During that interim period of Yankee frustration that bridged 1965 to 1975, only a few Yankees garnered rabid fan followings in the Bronx. Most of us gravitated to stars like Thurman Munson and Bobby Murcer, or to a lesser extent, pitching stalwarts Mel Stottlemyre and Sparky Lyle. Few Yankee fans seemed to have much of an appreciation for Roy White, the team’s third best position player behind Murcer and Munson. White first became a regular in 1968, the year that this Topps card (No. 546, as shown above) was issued. There are a few alarmists who will contend that his skin color played a part in his lack of recognition. I’m sure it was a factor for some fans, but I don’t think it mattered much to us rabid diehards growing up near the Bronxville-Yonkers border. (After all, Mets fans in my neighborhood loved Willie Mays as much as any New York ballplayer in 1972 and ’73, even as his skills deteriorated badly.) White just happened to be very quiet, a player who never showed his temper (like Munson) or expressed himself outspokenly (as Murcer did at times). He wasn’t controversial; in fact, he was the opposite, he was as bland any player who ever wore pinstripes. And there’s nothing wrong with bland—if you’re good.

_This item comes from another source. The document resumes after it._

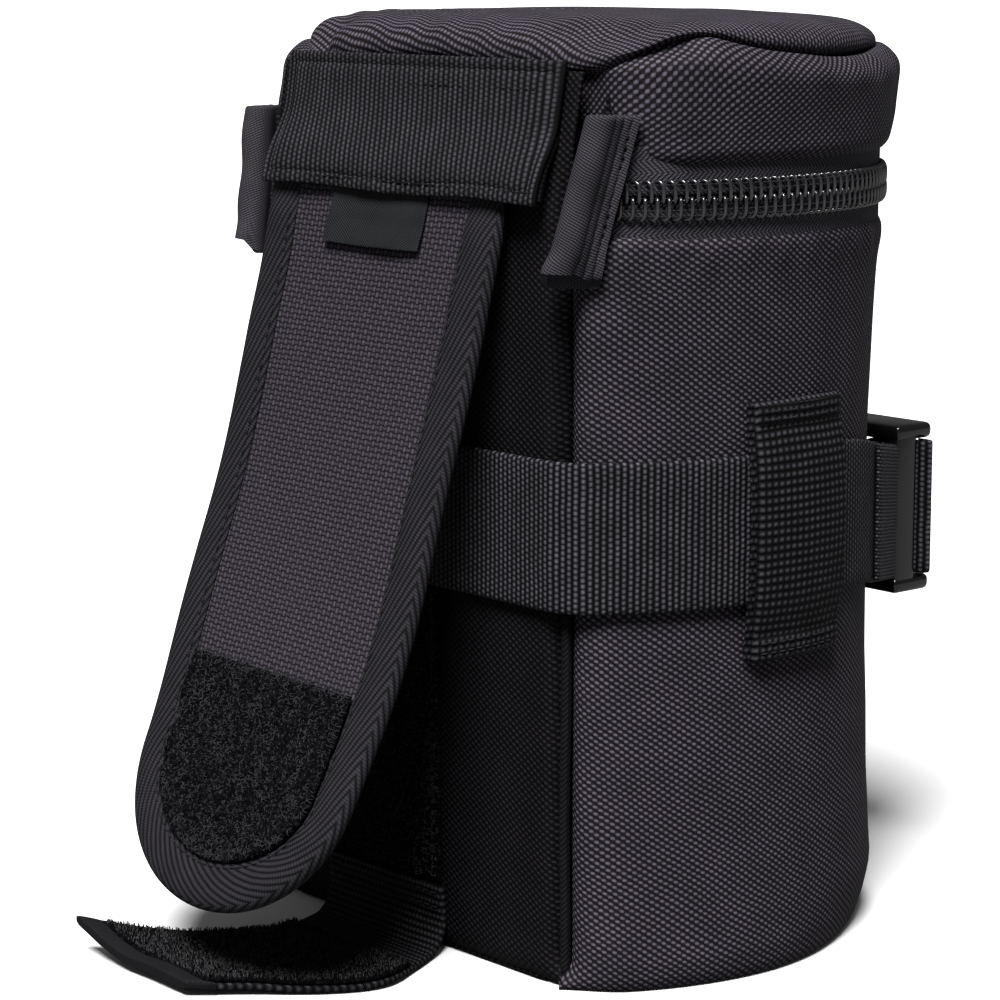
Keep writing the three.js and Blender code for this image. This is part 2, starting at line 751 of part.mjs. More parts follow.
// The fuzzy panel on the back and the strap that fastens the flap's tip
function addStrap() {
  const panelTop = beltHeight - beltHalfHeight - gap;
  const panelOut = gap + fastenerThickness;
  const panel = backSheet(gap, panelOut, loopPanelLeft, loopPanelRight, loopPanelBottom, panelTop);
  addPiece("back_loop_panel", "fuzzy", panel);

  // The strap's path, from its sewn top round its bend and out along the floor
  const bendCount = 6;
  const path = [];
  const middleOut = gap + webbing / 2;
  const floor = gap / 2 + webbing / 2;
  path.push(new THREE.Vector2(middleOut, strapSewnTop));
  for (const turn of shareSteps(bendCount, 0, Math.PI / 2)) {
    const out = middleOut + strapBend * (1 - Math.cos(turn));
    path.push(new THREE.Vector2(out, floor + strapBend * (1 - Math.sin(turn))));
  }
  for (const share of shareSteps(6).slice(1)) {
    path.push(new THREE.Vector2(middleOut + strapBend + strapReach * share, floor));
  }
  const spline = new THREE.SplineCurve(path);
  const middles = new THREE.SplineCurve(strapMiddle.map((x, i) => new THREE.Vector2(i, x)));
  const place = (x, up, share) => {
    const point = spline.getPointAt(share);
    const along = spline.getTangentAt(share);
    const side = middles.getPoint(share).y + x;
    const farLift = (x < 0 ? strapLift * share ** 4 : 0) + strapLift * 0.1 * share ** 4;
    const out = point.x - along.y * up;
    return new THREE.Vector3(side, -backDistance - out, point.y + along.x * up + farLift);
  };
  const length = spline.getLength();
  const strip = (half, from, to, low, high) => {
    const outline = [
      [-half, low],
      [0, low],
      [half, low],
      [half, high],
      [0, high],
      [-half, high],
    ];
    return sweep(outline, shareSteps(14, from / length, to / length), place);
  };
  const halfWebbing = webbing / 2;
  const hemStart = length - strapHem;
  const strap = strip(strapHalfWidth, 0, hemStart - gap, -halfWebbing, halfWebbing);
  addPiece("hook_strap_webbing", "webbing", strap);
  const hemHigh = strapHemThickness - halfWebbing;
  addPiece("hook_strap_hem", "binding", strip(strapHalfWidth, hemStart, length, -halfWebbing, hemHigh));
  const patchLow = halfWebbing + gap;
  const patchHigh = patchLow + fastenerThickness;
  const patch = strip(strapHalfWidth - gap, strapPatchStart, strapPatchEnd, patchLow, patchHigh);
  addPiece("hook_strap_patch", "hooks", patch);
}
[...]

White was a very good player, but most fans (even the adults) of that time failed to recognize just how good. Given that Sabermetrics was in its infancy in the early 1970s, players like White tended to be underrated. As an all-around player who did a little bit of everything, nothing in White’s game stood out. He didn’t hit with a lot of power, so that certainly didn’t grab headlines. One of White’s greatest skills, his patience at the plate and ability to consistently walk more than he struck out, was not yet fully appreciated by either the fan base or the mainstream media. During his peak from 1968 to 1976, White had only one season in which his on-base percentage dipped below .350. In 1972, he led the American League in walks. And for his career, he drew 934 walks while striking out only 708 times.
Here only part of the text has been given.